The 7nm Ryzen clearly beat earlier chips, especially for numerical workloads.
I think they also look like much better choices than all non-avx512 intel parts, which is why I focused on them.
If you don’t mind installing a bunch of unregistered libraries, you could try benchmarking the vectorized pow functions here, or small matrix multiplication like in the “3x or more faster than Eigen” link.
Here is a 2950X GeekBench result that did very well. By adding .gb4 to the end of the urls, you can see some sampled clock speeds. That one ran at 4.4 GHz, while the 395prototype was slower at 4.29 (the released version will clock higher).
While its overall scores were comparable to the 3950X, in SGEMM and SFT it was 62.9 and 10.4 GFLOPS vs 98.8 amd 13.5 GFLOPS.
( I suspect the jump is smaller than that provided by avx512, because avx512 does the number of registers on top of doubling their width, letting you use larger kernels, reducing the ratio of move/fma instruction ratio.)

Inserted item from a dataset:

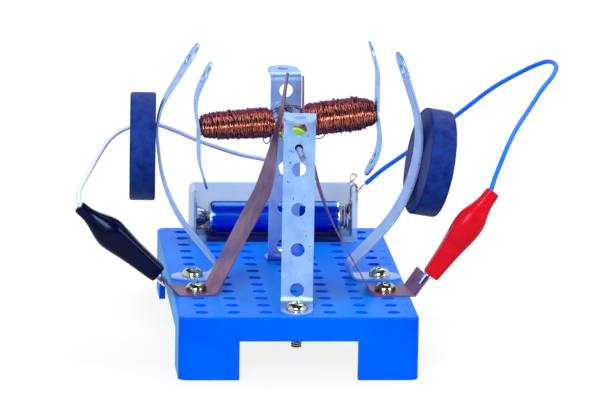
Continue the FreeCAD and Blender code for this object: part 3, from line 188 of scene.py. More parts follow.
finishes = {
    # injection-moulded polypropylene: saturated, slightly uneven, a satin skin that keeps its
    # own blue seen straight on and goes pale at a low angle
    "mouldedBluePlastic": {
        "base": ("#0058EC", "#0062F6"), "patch": 22, "grain": 0.7, "roughness": 0.36,
        "roughSwing": 0.1, "relief": 0.012,
        "shader": {"IOR": 1.49, "Specular IOR Level": 0.04,
                   "Specular Tint": (0.05, 0.35, 1, 1), "Sheen Weight": 0.36,
                   "Sheen Roughness": 0.4, "Sheen Tint": (0.03, 0.75, 1, 1)}},
    # bright zinc on mild steel strip: pale, faintly clouded, a few dark specks
    "zincPlatedSteel": {
        "base": ("#86B0EE", "#9EC4F8"), "patch": 5, "grain": 0.5, "roughness": 0.42,
        "roughSwing": 0.2, "relief": 0.012, "specks": (1.1, 0.27, "#3C4F8C"),
        "shader": {"Metallic": 0.8}},
    # sintered ferrite, ground on its faces: dark, dull, mottled
    "sinteredFerrite": {
        "base": ("#10236A", "#1A3A8A"), "patch": 3.2, "grain": 0.45, "roughness": 0.5,
        "roughSwing": 0.2, "relief": 0.04,
        "shader": {"IOR": 1.5, "Specular IOR Level": 0.12,
                   "Specular Tint": (0.2, 0.35, 1, 1)}},
    # cold-rolled copper foil, handled and a little tarnished
    "springCopper": {
        "base": ("#6E466E", "#906A94"), "patch": 7, "grain": 0.35, "roughness": 0.42,
        "roughSwing": 0.18, "relief": 0.01, "stretch": (1, 1, 0.2),
        "shader": {"Metallic": 0.85}},
    # centreless-ground steel rod
    "groundSteel": {
        "base": ("#6A748E", "#8C96B2"), "patch": 2, "grain": 0.25, "roughness": 0.24,
        "roughSwing": 0.1, "relief": 0.004, "stretch": (1, 0.15, 1),
        "shader": {"Metallic": 1.0}},
    # lime-green moulded insulator
    "limePlastic": {
        "base": ("#8FDC3E", "#A6EE52"), "patch": 4, "grain": 0.5, "roughness": 0.42,
        "roughSwing": 0.1, "relief": 0.01, "shader": {"IOR": 1.5}},
    # bare rolled copper, worn bright by the brushes
    "wornCopper": {
        "base": ("#A0605A", "#C8886E"), "patch": 2, "grain": 0.3, "roughness": 0.32,
        "roughSwing": 0.16, "relief": 0.006, "stretch": (1, 6, 1), "shader": {"Metallic": 1.0}},
    # enamelled copper winding wire: reddish brown where the enamel is thick, pale copper where
    # it is thin, and purple at its edges
    "enamelledWire": {
        "base": ("#803A46", "#DC8C6C"), "patch": 1.1, "grain": 0.3, "roughness": 0.24,
        "roughSwing": 0.08, "relief": 0.003,
        "shader": {"Metallic": 1.0, "Specular Tint": (0.3, 0.24, 0.5, 1)}},
    # yellow chromate over zinc: gold, green and steel in small clouds
    "yellowZinc": {
        "base": ("#D2C27A", "#A4C2CE"), "patch": 1.4, "grain": 0.4, "roughness": 0.2,
        "roughSwing": 0.12, "relief": 0.008, "shader": {"Metallic": 1.0}},
    # milky polystyrene: it glows where light comes through; low in the tray, where the cell keeps
    # the light off, its colour is a painted shade
    "milkyPlastic": {
        "base": ("#98D0FC", "#ACDCFF"), "patch": 12, "grain": 0.8, "roughness": 0.3,
        "roughSwing": 0.08, "relief": 0.01, "paintedShadeZone": (23.0, 25.5, 22.0, 1.5),
        "alpha": (0.72, 0.5), "paintedShade": "#10186A",
        "shader": {"IOR": 1.4, "Specular IOR Level": 0.3}},
    # glossy shrink sleeve on a metal can
    "shrinkSleeve": {
        "base": ("#0005AC", "#010CC0"), "patch": 9, "grain": 1.2, "roughness": 0.2,
        "roughSwing": 0.06, "relief": 0.01, "stretch": (0.3, 1, 1),
        "shader": {"IOR": 2.2, "Specular Tint": (0.05, 0.6, 1, 1)}},
    # nickel plate on stamped sheet
    "nickelPlate": {
        "base": ("#C9D3E8", "#E2E8F6"), "patch": 3, "grain": 0.4, "roughness": 0.2,
        "roughSwing": 0.12, "relief": 0.006, "shader": {"Metallic": 1.0}},
    # the same plate gone dull and dark in patches
    "tarnishedNickel": {
        "base": ("#3C4460", "#C4CEE4"), "patch": 2.4, "grain": 0.4, "roughness": 0.22,
        "roughSwing": 0.12, "relief": 0.006, "shader": {"Metallic": 1.0}},
    # dipped soft vinyl, glossy
    "blackVinyl": {
        "base": ("#010320", "#030630"), "patch": 6, "grain": 0.6, "roughness": 0.22,
        "roughSwing": 0.08, "relief": 0.012,
        "shader": {"IOR": 1.45, "Specular IOR Level": 0.25,
                   "Specular Tint": (0.45, 0.55, 1, 1)}},
    "redVinyl": {
        "base": ("#C80018", "#D80222"), "patch": 6, "grain": 0.6, "roughness": 0.26,
        "roughSwing": 0.08, "relief": 0.014,
        "shader": {"IOR": 1.45, "Specular IOR Level": 0.3,
                   "Specular Tint": (1, 0.5, 0.6, 1)}},
    # extruded PVC insulation
    "blueInsulation": {
        "base": ("#0464F6", "#1478FC"), "patch": 5, "grain": 0.4, "roughness": 0.36,
        "roughSwing": 0.1, "relief": 0.006,
        "shader": {"IOR": 1.5, "Specular Tint": (0.2, 0.5, 1, 1)}},
    "whiteInsulation": {
        "base": ("#CBDDFB", "#DDE9FD"), "patch": 5, "grain": 0.4, "roughness": 0.4,
        "roughSwing": 0.1, "relief": 0.006, "shader": {"IOR": 1.5}},
    # tinned copper strands, the tin rubbed through in places
    "tinnedStrands": {
        "base": ("#C4A8AC", "#E8E4F2"), "patch": 0.8, "grain": 0.2, "roughness": 0.3,
        "roughSwing": 0.1, "relief": 0.002, "shader": {"Metallic": 1.0}},
    # the same wire where it runs bare of its neighbours and has gone brown
    "dullWire": {
        "base": ("#5C3A50", "#8C5C60"), "patch": 1.6, "grain": 0.3, "roughness": 0.36,
        "roughSwing": 0.1, "relief": 0.004, "shader": {"Metallic": 1.0}},
    # painted shade: a dark body under the turns, so that the gaps between them look dark
    "paintedWindingShade": {
        "base": ("#2C1226", "#44202A"), "patch": 1.5, "grain": 0.4, "roughness": 0.6,
        "roughSwing": 0.1, "relief": 0.01, "shader": {"Metallic": 0.5}},
}
look = {name: makeFinish(name, spec) for name, spec in finishes.items()}
print("materials made:", len(look))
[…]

For JuMP, the first step to answering that question is determining whether most of your time is spent in the problem formulation (actual JuMP/MathOptInterface/solver wrapper Julia code) or inside the particular solver you’re using. Most likely it’s the latter, in which case the answer is of course solver-dependent. But generally, if you’re solving mixed-integer programs, then most solvers can exploit multiple cores. A lot of algorithms for solving LPs and QPs, as well as gradient-based nonlinear optimization are harder to parallelize.
I am working on a paper that applies Bayesian analysis to a high frequency foreign exchange price data. The data has a size of 100 gigabytes. I guess I need a 128 GB ram and a good CPU to do that.